# start of Data provided

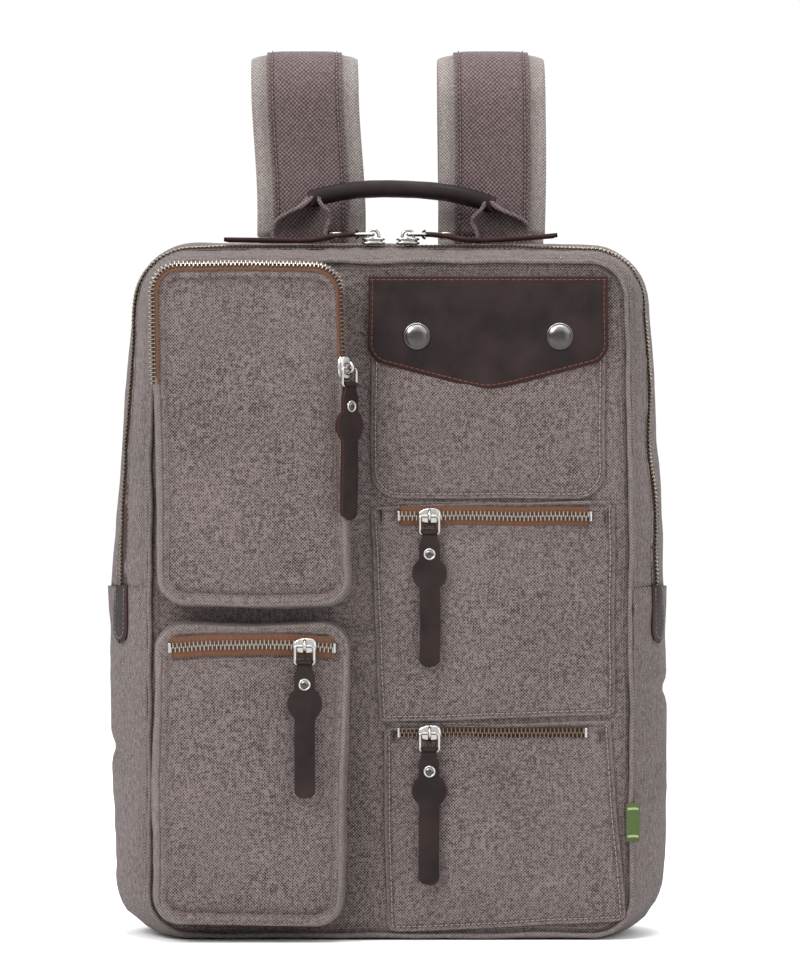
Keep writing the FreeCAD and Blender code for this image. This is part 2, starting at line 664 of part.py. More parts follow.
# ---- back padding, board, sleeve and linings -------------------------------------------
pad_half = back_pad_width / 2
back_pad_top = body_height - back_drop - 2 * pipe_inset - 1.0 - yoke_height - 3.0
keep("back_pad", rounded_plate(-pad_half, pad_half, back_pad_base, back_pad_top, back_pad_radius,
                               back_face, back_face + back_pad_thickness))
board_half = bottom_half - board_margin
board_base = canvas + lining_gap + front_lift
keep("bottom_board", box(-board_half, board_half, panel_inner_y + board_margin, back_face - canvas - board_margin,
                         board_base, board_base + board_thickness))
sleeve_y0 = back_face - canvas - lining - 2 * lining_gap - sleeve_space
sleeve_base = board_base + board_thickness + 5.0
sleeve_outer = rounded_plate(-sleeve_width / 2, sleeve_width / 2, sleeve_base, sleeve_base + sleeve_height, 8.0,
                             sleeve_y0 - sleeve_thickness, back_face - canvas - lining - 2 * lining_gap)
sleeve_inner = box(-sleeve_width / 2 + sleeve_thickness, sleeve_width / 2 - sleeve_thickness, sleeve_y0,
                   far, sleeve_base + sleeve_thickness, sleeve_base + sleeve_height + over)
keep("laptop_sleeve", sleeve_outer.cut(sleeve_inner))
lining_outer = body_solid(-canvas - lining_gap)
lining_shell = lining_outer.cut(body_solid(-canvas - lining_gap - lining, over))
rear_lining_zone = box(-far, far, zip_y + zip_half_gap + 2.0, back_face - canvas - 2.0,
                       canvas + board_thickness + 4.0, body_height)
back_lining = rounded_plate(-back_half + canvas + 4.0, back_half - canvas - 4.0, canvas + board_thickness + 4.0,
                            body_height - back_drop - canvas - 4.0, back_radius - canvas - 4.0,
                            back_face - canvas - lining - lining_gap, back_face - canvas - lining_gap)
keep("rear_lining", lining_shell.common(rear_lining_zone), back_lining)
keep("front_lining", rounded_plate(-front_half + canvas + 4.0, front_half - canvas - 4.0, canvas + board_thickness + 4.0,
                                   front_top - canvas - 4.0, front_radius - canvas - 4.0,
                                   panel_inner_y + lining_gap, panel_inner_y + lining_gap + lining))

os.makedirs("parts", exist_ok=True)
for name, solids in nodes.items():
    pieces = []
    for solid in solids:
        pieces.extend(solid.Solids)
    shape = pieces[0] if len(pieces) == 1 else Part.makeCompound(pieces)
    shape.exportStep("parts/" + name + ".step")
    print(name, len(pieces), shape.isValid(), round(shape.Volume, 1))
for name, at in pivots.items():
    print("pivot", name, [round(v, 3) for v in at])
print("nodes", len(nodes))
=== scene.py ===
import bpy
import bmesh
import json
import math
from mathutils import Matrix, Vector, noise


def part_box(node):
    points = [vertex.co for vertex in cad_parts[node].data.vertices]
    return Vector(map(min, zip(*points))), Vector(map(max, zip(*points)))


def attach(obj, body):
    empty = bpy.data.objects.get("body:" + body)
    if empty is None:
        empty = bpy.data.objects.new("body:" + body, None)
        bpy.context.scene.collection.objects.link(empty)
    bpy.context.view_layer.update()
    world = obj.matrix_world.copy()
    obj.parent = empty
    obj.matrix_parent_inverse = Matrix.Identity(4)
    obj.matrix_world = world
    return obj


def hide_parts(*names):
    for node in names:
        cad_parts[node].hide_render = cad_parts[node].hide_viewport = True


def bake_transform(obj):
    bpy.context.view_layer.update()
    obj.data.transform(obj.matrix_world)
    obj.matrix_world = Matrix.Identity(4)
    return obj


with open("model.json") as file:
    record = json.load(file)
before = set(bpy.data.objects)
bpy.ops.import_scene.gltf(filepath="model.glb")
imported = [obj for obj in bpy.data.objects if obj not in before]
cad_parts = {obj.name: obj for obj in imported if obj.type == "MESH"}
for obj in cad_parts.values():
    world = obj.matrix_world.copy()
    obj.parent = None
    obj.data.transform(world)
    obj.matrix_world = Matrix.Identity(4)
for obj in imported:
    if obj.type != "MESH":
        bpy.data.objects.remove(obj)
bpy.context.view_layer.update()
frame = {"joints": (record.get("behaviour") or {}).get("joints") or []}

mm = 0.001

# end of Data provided

Write out every line of the preceding listing that contains "points".

== Answer for the task ==
    points = [vertex.co for vertex in cad_parts[node].data.vertices]
    return Vector(map(min, zip(*points))), Vector(map(max, zip(*points)))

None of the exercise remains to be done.